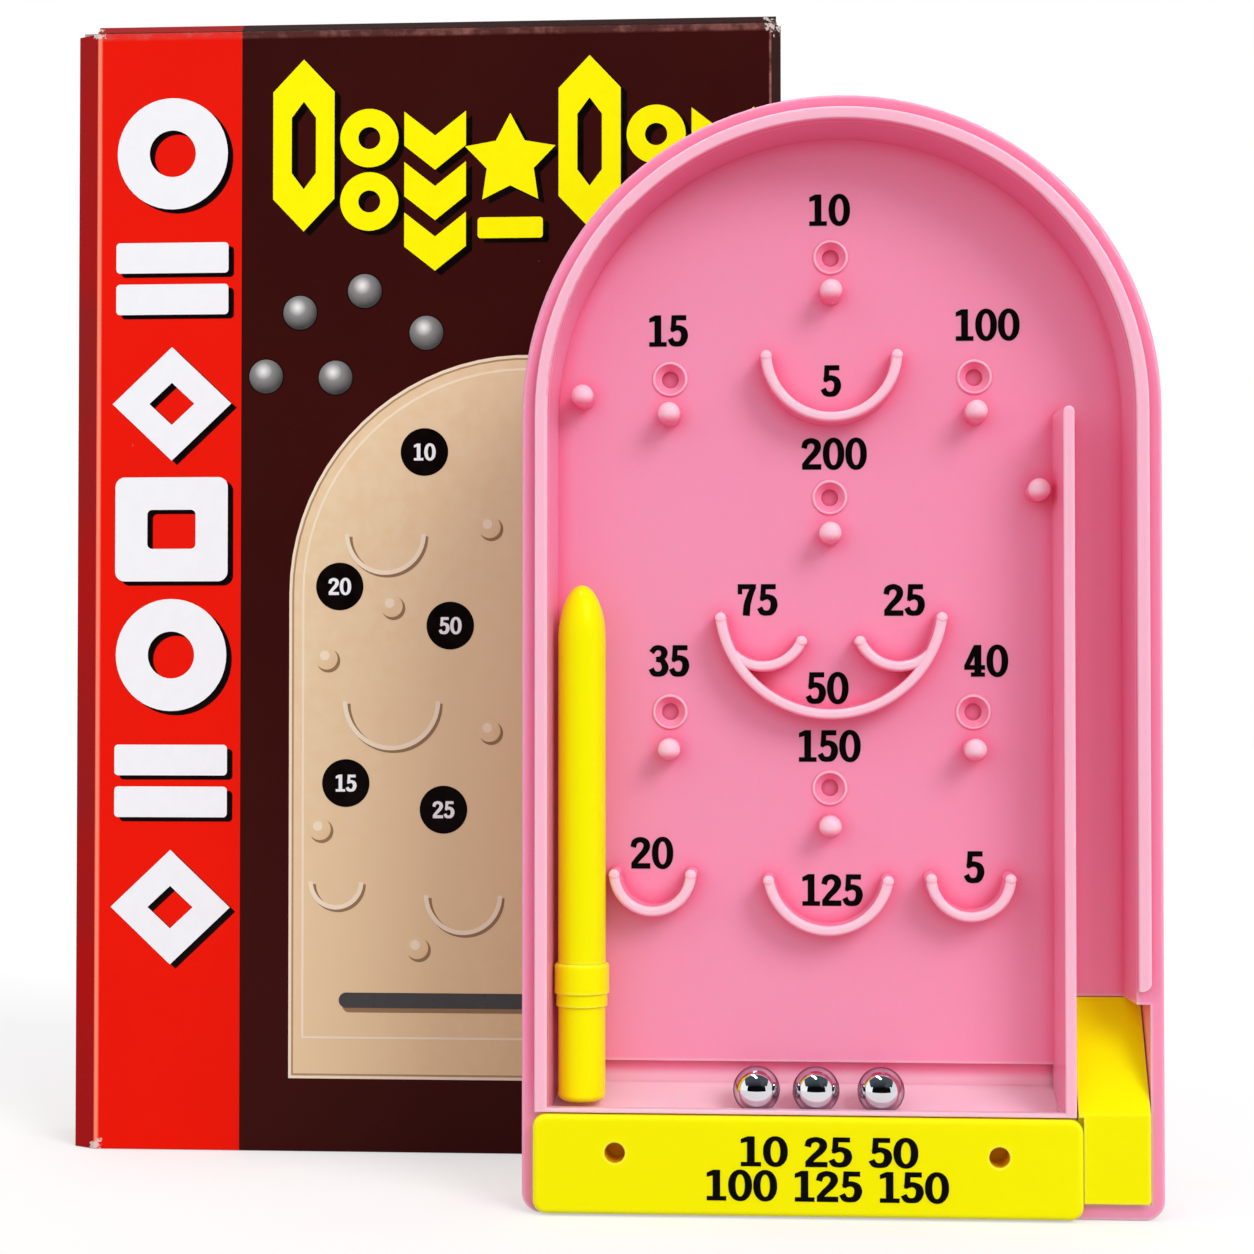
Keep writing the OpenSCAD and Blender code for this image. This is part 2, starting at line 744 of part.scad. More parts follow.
// A flat panel whose front part slopes down to the front panel's top edge
module carton_lid() {
    x0 = -carton_w / 2 + bevel_l;
    x1 = carton_w / 2 - bevel_r / 2;
    front_y = -carton_d / 2;
    color(print_maroon) in_carton() translate([x0, 0, 0]) rotate([90, 0, 90]) linear_extrude(x1 - x0) {
        polygon([
            [carton_d / 2, lid_z], [carton_d / 2, carton_h], [front_y + bevel_t, carton_h],
            [front_y, carton_h - bevel_t], [front_y + board_t, carton_h - bevel_t],
            [front_y + bevel_t + board_t / 2, lid_z],
        ]);
    }
}

module carton_tuck_flap() {
    tuck_w = inner_w - 2 * bevel_l - 2 * crease_r;
    color(board_grey) in_carton() translate([0, -inner_d / 2 + flap_gap, front_z - tuck_h]) {
        translate([-tuck_w / 2, 0, 0]) cube([tuck_w, board_t, tuck_h]);
    }
}

// One dust flap folds down beside the wall that it is hinged to
module dust_flap() {
    y0 = -inner_d / 2 + bevel_d + flap_gap;
    y1 = carton_d / 2 - crease_r - flap_gap;
    color(board_grey) in_carton() translate([flap_gap - inner_w / 2, y0, front_z + flap_gap / 2]) {
        cube([dust_w, y1 - y0, lid_z - front_z - flap_gap]);
    }
}

module left_dust_flap() dust_flap();

module right_dust_flap() translate([2 * carton_x, 0, 0]) mirror([1, 0, 0]) dust_flap();

// The bottom panel, cut back beside the bevels
module carton_bottom() {
    color(print_maroon) in_carton() linear_extrude(board_t) carton_plan(board_t + flap_gap);
}

module bottom_dust_flaps() {
    flap_d = inner_d - 2 * bevel_d;
    color(board_grey) in_carton() for (s = [-1, 1]) {
        translate([s * (inner_w - dust_w) / 2 - s * flap_gap, 0, board_t]) linear_extrude(board_t) {
            square([dust_w, flap_d], center = true);
        }
    }
}

playfield_tray();
cover_plate();
launch_ramp();
cue_barrel();
cue_plug();
ball_left();
ball_middle();
ball_right();
carton_sleeve();
carton_lid();
carton_tuck_flap();
left_dust_flap();
right_dust_flap();
carton_bottom();
bottom_dust_flaps();
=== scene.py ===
import math

import bmesh
import bpy
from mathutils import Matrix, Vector


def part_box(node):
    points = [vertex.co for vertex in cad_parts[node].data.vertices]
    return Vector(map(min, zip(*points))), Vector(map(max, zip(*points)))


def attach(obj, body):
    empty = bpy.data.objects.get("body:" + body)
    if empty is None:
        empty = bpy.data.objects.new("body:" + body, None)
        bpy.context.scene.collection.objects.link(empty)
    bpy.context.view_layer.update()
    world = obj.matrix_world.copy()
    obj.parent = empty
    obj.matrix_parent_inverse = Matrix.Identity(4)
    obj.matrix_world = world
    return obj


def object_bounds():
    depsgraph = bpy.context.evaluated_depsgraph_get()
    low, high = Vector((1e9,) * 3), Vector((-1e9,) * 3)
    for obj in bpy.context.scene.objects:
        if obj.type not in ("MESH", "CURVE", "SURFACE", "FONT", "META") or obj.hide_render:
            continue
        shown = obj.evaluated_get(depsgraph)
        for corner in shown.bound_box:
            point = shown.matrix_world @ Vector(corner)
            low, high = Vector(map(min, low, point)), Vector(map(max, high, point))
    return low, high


MM = 0.001

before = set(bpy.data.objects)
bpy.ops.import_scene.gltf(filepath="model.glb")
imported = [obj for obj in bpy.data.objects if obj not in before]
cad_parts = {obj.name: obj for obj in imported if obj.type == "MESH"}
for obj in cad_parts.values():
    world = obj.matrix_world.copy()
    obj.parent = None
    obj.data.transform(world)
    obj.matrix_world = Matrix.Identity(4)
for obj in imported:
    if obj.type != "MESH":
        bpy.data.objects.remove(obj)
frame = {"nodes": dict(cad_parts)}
cad_lo, cad_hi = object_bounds()
nodes = frame["nodes"]
tray_lo, tray_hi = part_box("playfield_tray")
carton_lo, carton_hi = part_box("carton_sleeve")
cover_lo, cover_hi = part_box("cover_plate")

# The tray's middle, back and field, and the cover's and the carton's faces
TRAY_X = (tray_lo.x + tray_hi.x) / 2
TRAY_BACK = tray_hi.y
FIELD_Y = TRAY_BACK - 5 * MM
COVER_X = (cover_lo.x + cover_hi.x) / 2
COVER_FRONT = cover_lo.y
CARTON_X = (carton_lo.x + carton_hi.x) / 2
CARTON_Y = (carton_lo.y + carton_hi.y) / 2
CARTON_FRONT = carton_lo.y
CARTON_TOP = carton_hi.z
LID_TOP = cad_hi.z

# The carton's creased bevels (left, right, top), its red band and its board
BEVEL_L, BEVEL_R, BEVEL_T = 6.8 * MM, 2.8 * MM, 2.4 * MM
BAND_X = CARTON_X - 56.7 * MM
BOARD_T = 1 * MM

# Printed marks: their thickness, and how far they stand off what they are printed on
INK_T = 0.05 * MM
INK_GAP = 0.01 * MM
INK_LEVEL = 0.06 * MM


def rgb(r, g, b):
    """An sRGB colour from 0 to 255 as linear RGBA."""
    def linear(c):
        c /= 255
        return c / 12.92 if c <= 0.04045 else ((c + 0.055) / 1.055) ** 2.4
    return (linear(r), linear(g), linear(b), 1.0)


def add(obj):
    """Put a new object into the scene."""
    bpy.context.scene.collection.objects.link(obj)
    return obj


# ---------------------------------------------------------------- materials

class Nodes:
    """Short ways to build a node tree."""

    def __init__(self, tree):
        self.tree = tree
        tree.nodes.clear()

    def node(self, kind, **settings):
        made = self.tree.nodes.new(kind)
        for name, value in settings.items():
            setattr(made, name, value)
        return made

    def link(self, output, socket):
        self.tree.links.new(output, socket)

    def math(self, operation, *values):
        made = self.node("ShaderNodeMath", operation=operation)
        for socket, value in zip(made.inputs, values):
            if isinstance(value, (int, float)):
                socket.default_value = value
            else:
                self.link(value, socket)
        return made.outputs[0]

    def plus(self, a, b):
        return self.math("ADD", a, b)

    def minus(self, a, b):
        return self.math("SUBTRACT", a, b)

    def times(self, a, b):
        return self.math("MULTIPLY", a, b)

    def most(self, a, b):
        return self.math("MAXIMUM", a, b)

    def below(self, a, b):
        return self.math("LESS_THAN", a, b)

    def above(self, a, b):
        return self.math("GREATER_THAN", a, b)

    def size(self, a):
        return self.math("ABSOLUTE", a)

    def length(self, a, b):
        return self.math("SQRT", self.plus(self.times(a, a), self.times(b, b)))

    def remap(self, value, from_a, from_b, to_a=0.0, to_b=1.0):
        """The value moved from one range to another, and held inside it."""
        made = self.node("ShaderNodeMapRange")
        for name, limit in (("From Min", from_a), ("From Max", from_b), ("To Min", to_a), ("To Max", to_b)):
            made.inputs[name].default_value = limit
        self.link(value, made.inputs["Value"])
        return made.outputs[0]

    def mix(self, factor, a, b):
        """Colour a where the factor is 0 and b where it is 1; each a colour, a number or an output."""
        made = self.node("ShaderNodeMix", data_type="RGBA")
        self.link(factor, made.inputs[0])
        for socket, value in ((made.inputs[6], a), (made.inputs[7], b)):
            if isinstance(value, tuple):
                socket.default_value = value
            elif isinstance(value, float):
                socket.default_value = (value, value, value, 1.0)
            else:
                self.link(value, socket)
        return made.outputs[2]

    def axes(self, vector):
        made = self.node("ShaderNodeSeparateXYZ")
        self.link(vector, made.inputs[0])
        return made.outputs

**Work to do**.
Each line from the line with "beside the bevels" to the line with "Vector(map(max, high, point))" is to be echoed exactly; both boundary lines are included, and nothing else is to be output.

**Written answer**.
// The bottom panel, cut back beside the bevels
module carton_bottom() {
    color(print_maroon) in_carton() linear_extrude(board_t) carton_plan(board_t + flap_gap);
}

module bottom_dust_flaps() {
    flap_d = inner_d - 2 * bevel_d;
    color(board_grey) in_carton() for (s = [-1, 1]) {
        translate([s * (inner_w - dust_w) / 2 - s * flap_gap, 0, board_t]) linear_extrude(board_t) {
            square([dust_w, flap_d], center = true);
        }
    }
}

playfield_tray();
cover_plate();
launch_ramp();
cue_barrel();
cue_plug();
ball_left();
ball_middle();
ball_right();
carton_sleeve();
carton_lid();
carton_tuck_flap();
left_dust_flap();
right_dust_flap();
carton_bottom();
bottom_dust_flaps();
=== scene.py ===
import math

import bmesh
import bpy
from mathutils import Matrix, Vector


def part_box(node):
    points = [vertex.co for vertex in cad_parts[node].data.vertices]
    return Vector(map(min, zip(*points))), Vector(map(max, zip(*points)))


def attach(obj, body):
    empty = bpy.data.objects.get("body:" + body)
    if empty is None:
        empty = bpy.data.objects.new("body:" + body, None)
        bpy.context.scene.collection.objects.link(empty)
    bpy.context.view_layer.update()
    world = obj.matrix_world.copy()
    obj.parent = empty
    obj.matrix_parent_inverse = Matrix.Identity(4)
    obj.matrix_world = world
    return obj


def object_bounds():
    depsgraph = bpy.context.evaluated_depsgraph_get()
    low, high = Vector((1e9,) * 3), Vector((-1e9,) * 3)
    for obj in bpy.context.scene.objects:
        if obj.type not in ("MESH", "CURVE", "SURFACE", "FONT", "META") or obj.hide_render:
            continue
        shown = obj.evaluated_get(depsgraph)
        for corner in shown.bound_box:
            point = shown.matrix_world @ Vector(corner)
            low, high = Vector(map(min, low, point)), Vector(map(max, high, point))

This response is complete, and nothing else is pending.